The 36 initials, with LMC values
|  |  | Tenuis 清 | Aspirate 次清 | Voiced 濁 | Sonorant 清濁 | Tenuis 清 | Voiced 濁 |
| Labials 脣 | 重唇音 "heavy lip" | 幫 p- | 滂 pʰ- | 並 pɦ- | 明 m- |  |  |
| 輕唇音 "light lip" | 非 f- | 敷 f- | 奉 fɦ- | 微 ʋ- |  |  |
| Coronals 舌 | 舌頭音 "tongue-head" | 端 t- | 透 tʰ- | 定 tɦ- | 泥 n- |  |  |
| 舌上音 "tongue up" | 知 tr- | 徹 trʰ- | 澄 trɦ- | 娘 nr- |  |  |
| 半舌音 "half tongue" |  |  |  | 來 l- |  |  |
| Sibilants 齒 | 齒頭音 "tooth-head" | 精 ts- | 清 tsʰ- | 從 tsɦ- |  | 心 s- | 邪 sɦ- |
| 正齒音 "true front-tooth" | 照 tʂ- | 穿 tʂʰ- | 牀 (t)ʂɦ- |  | 審 ʂ- | 禪 ʂɦ- |
| 半齒音 "half front-tooth" |  |  |  | 日 r- |  |  |
| Velars 牙 | 牙音 "back-tooth" | 見 k- | 溪 kʰ- | 群 kɦ- | 疑 ŋ- |  |  |
| Laryngeals 喉 | 喉音 "throat" | 影 ʔ- |  |  | 喻 ʜ- | 曉 x- | 匣 xɦ- |

The 36 initials were so influential that it was not until 1842 that it was discovered (by Chen Li) that the initials of the Qieyun were slightly different.
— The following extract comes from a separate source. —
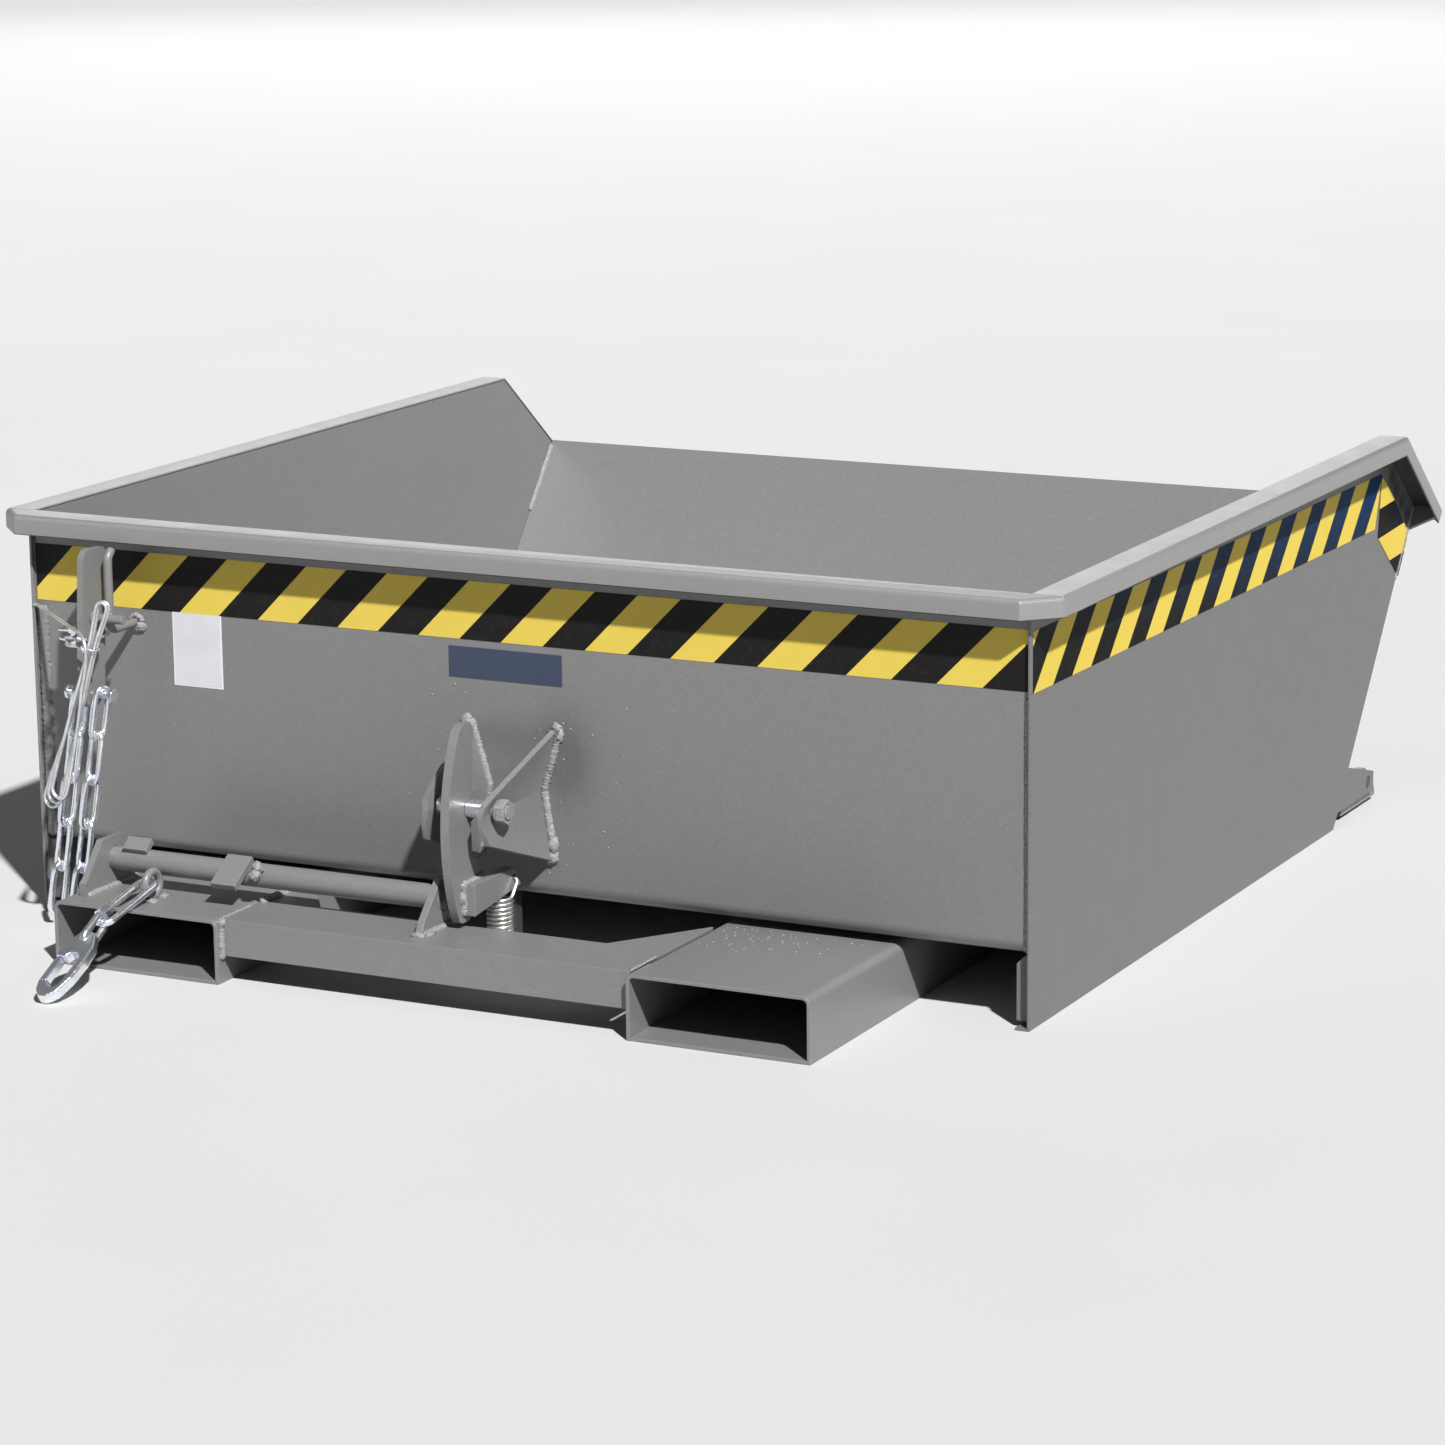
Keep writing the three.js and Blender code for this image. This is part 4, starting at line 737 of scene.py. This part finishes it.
def eye_route():
    """From the clip round the lever and back through the clip."""
    middle = LEVER_PIN_OUT + (LEVER_PIN_Z - ROPE_Z) * math.tan(LEVER_LEAN)
    left = LEVER_X - LEVER_HALF
    inner = left - 2 * TURN_GAP - 2 * CLIP_WIRE - ROPE_RADIUS
    outer = inner - ROPE_STACK
    front = middle + LEVER_DEPTH / 2 + 3 * ROPE_RADIUS
    back = middle - LEVER_DEPTH / 2 - 3 * ROPE_RADIUS
    side = LEVER_X + LEVER_HALF + ROPE_RADIUS + 2 * TURN_GAP
    lift = 2 * ROPE_RADIUS + TURN_GAP
    corners = [
        (outer, back + ROPE_STACK, 0),
        (outer, CLIP_OUT, 0),
        (outer, front - lift, lift / 3),
        (inner, front + lift / 2, lift),
        (LEVER_X, front + lift / 3, lift),
        (side, front - lift, lift / 2),
        (side, middle, 0),
        (side, back + lift, 0),
        (LEVER_X, back - lift / 3, 0),
        (inner, back + lift / 3, 0),
        (inner, CLIP_OUT, 0),
        (inner, front - lift, 0),
    ]
    return smooth_path([at(x, out, ROPE_Z + rise) for x, out, rise in corners], ROPE_SMOOTHING)


def lead_route(start):
    """From the eye across the lever and down to the hank."""
    return smooth_path([
        start,
        start - Vector((0, ROPE_RADIUS, 0)),
        *[at(*place) for place in LEAD],
        hank_start + hank_up * ROPE_RADIUS * 2,
        hank_start + hank_up * SEAT_GAP,
    ], ROPE_SMOOTHING)


def strand_radius(i, angle):
    """Round strands that wind along the rope."""
    wave = abs(math.cos(ROPE_STRANDS / 2 * (angle - i * ROPE_TURN)))
    return ROPE_RADIUS * (1 - STRAND_SHARE + STRAND_SHARE * wave)


def make_rope(name, route, body=None):
    """The stranded rope along a route, and the path that it follows."""
    path = spaced(route, ROPE_STEP)
    mesh = swept(name, path, ROPE_SIDES, strand_radius)
    return add_piece(name, mesh, rope_steel, body), path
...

There is some variation in the transcription of the initials 影 and 喻. The table above uses ʔ and ʜ. Other conventions are ʼ vs nothing, ʼ vs ʼʼ, and mid dot · (since Unicode 8.0, is also available for this purpose) vs ʼ. These conventions carry over to other scripts of the Sinological tradition, such as ʼPhags-pa and Jurchen.